-- Start --

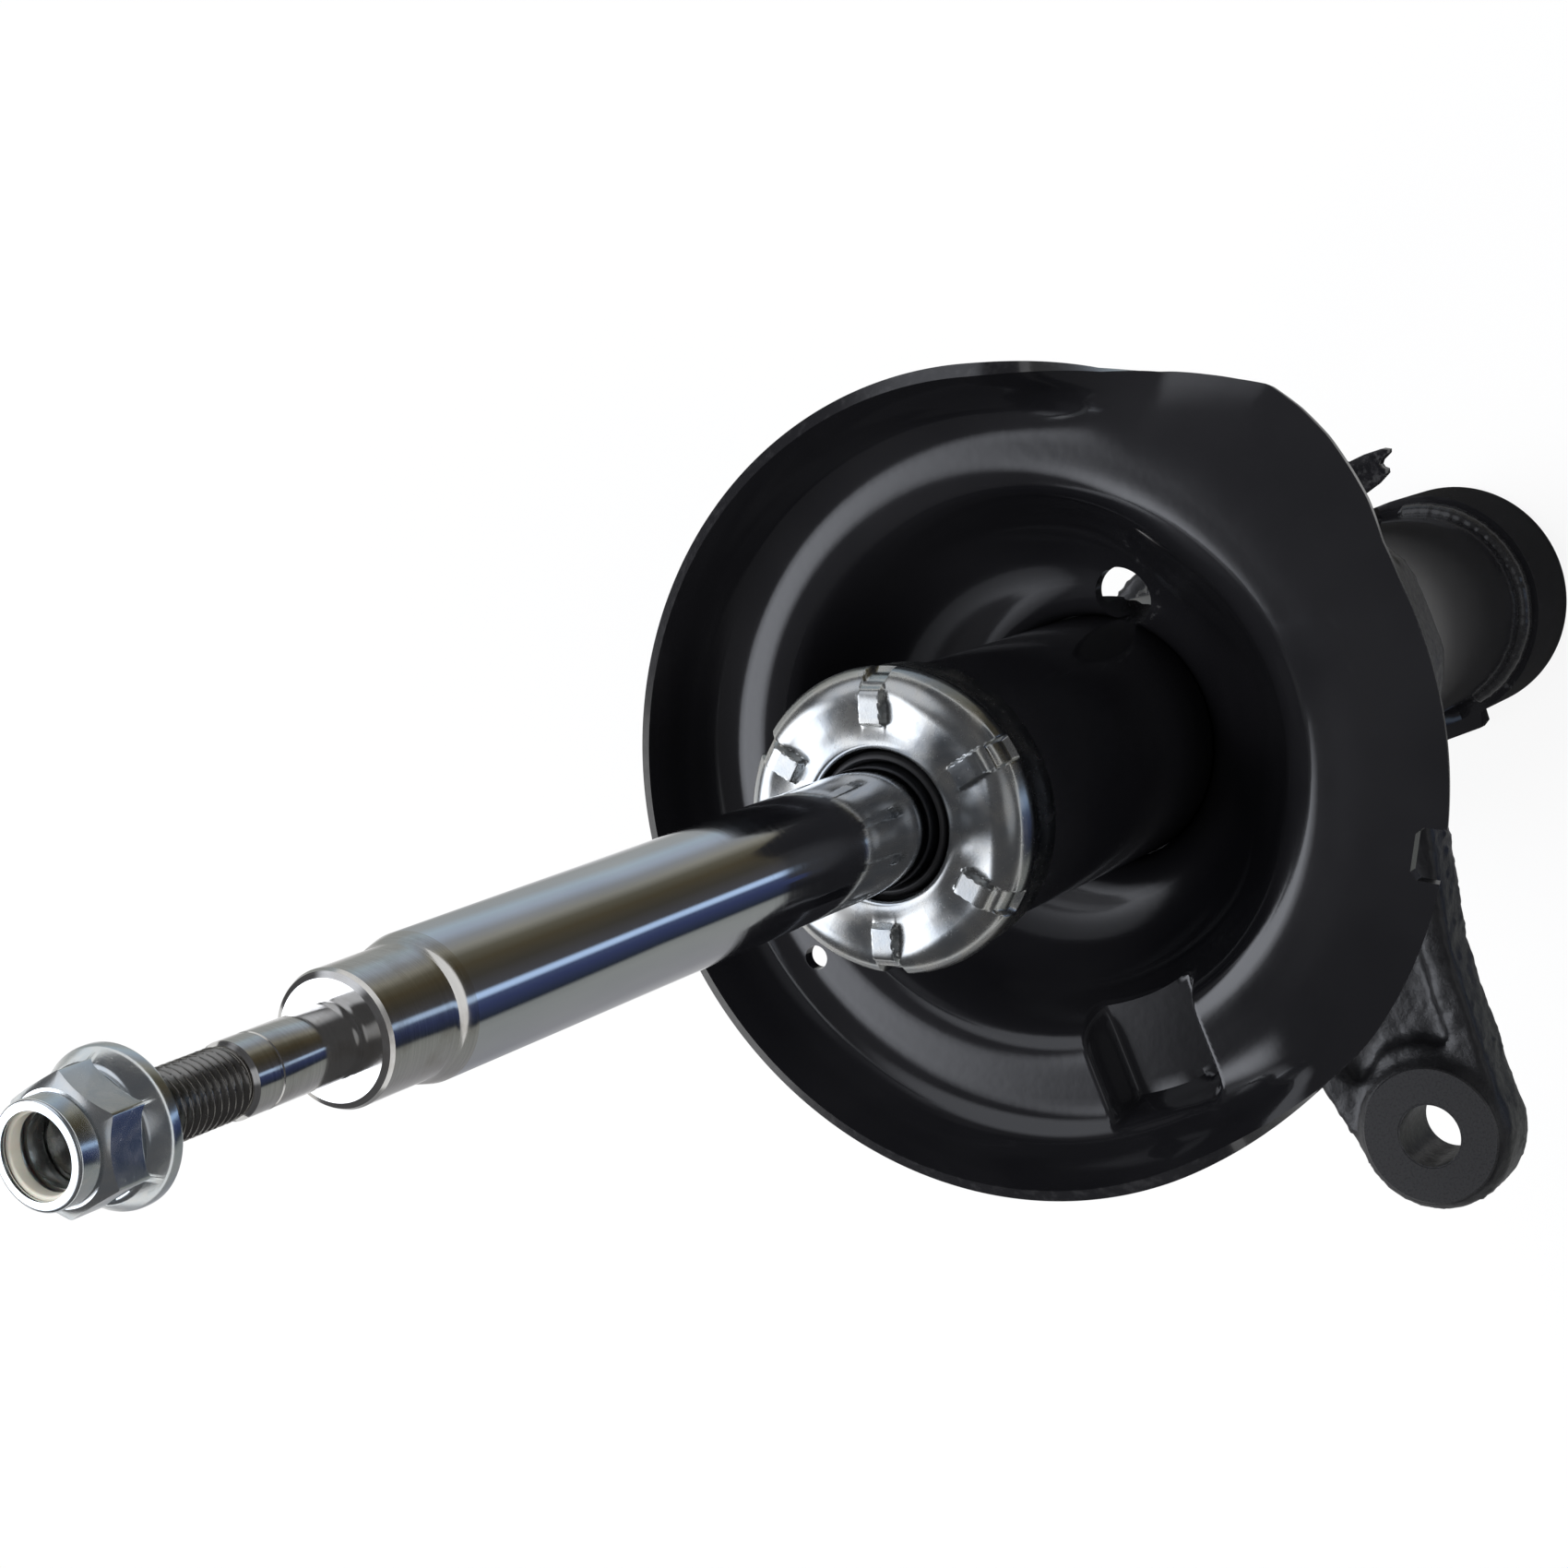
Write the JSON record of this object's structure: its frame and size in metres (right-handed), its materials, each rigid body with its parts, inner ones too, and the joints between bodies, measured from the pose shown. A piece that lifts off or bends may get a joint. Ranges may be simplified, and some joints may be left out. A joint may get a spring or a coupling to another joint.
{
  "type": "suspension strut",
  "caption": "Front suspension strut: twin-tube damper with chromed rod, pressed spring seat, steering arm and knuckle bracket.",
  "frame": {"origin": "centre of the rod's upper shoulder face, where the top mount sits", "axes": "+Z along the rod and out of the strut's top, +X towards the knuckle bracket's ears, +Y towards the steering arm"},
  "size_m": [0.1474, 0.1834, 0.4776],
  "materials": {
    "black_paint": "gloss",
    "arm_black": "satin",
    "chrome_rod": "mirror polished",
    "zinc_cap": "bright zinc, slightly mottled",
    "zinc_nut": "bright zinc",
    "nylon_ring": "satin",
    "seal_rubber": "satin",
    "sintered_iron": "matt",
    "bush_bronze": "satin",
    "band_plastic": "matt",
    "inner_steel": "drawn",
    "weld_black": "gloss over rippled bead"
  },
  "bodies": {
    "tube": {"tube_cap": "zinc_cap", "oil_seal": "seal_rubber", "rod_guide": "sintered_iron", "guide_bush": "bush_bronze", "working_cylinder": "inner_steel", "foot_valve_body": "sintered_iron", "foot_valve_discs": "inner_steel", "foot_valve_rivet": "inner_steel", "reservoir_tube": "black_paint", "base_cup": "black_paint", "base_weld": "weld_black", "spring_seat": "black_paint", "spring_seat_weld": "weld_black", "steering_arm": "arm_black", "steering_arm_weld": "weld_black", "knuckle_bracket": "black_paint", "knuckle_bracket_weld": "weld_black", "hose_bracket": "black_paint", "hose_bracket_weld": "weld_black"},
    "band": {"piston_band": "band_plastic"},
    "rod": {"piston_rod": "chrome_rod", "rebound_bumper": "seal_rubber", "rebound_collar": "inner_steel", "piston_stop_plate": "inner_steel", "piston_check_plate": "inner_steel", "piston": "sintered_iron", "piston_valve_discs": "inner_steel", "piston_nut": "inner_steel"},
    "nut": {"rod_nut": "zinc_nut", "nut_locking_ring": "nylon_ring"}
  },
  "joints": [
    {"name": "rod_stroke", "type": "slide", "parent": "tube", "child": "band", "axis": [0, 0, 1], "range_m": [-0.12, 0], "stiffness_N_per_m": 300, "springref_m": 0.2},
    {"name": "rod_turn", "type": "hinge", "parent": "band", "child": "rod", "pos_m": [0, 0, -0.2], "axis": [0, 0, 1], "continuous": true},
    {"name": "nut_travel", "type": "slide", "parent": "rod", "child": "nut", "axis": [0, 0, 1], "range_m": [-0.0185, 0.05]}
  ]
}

-- End --

* WHAT IS REQUIRED *
Write down the number of lines where the word "materials" appears, and nothing further.

* COMPLETE RESPONSE *
2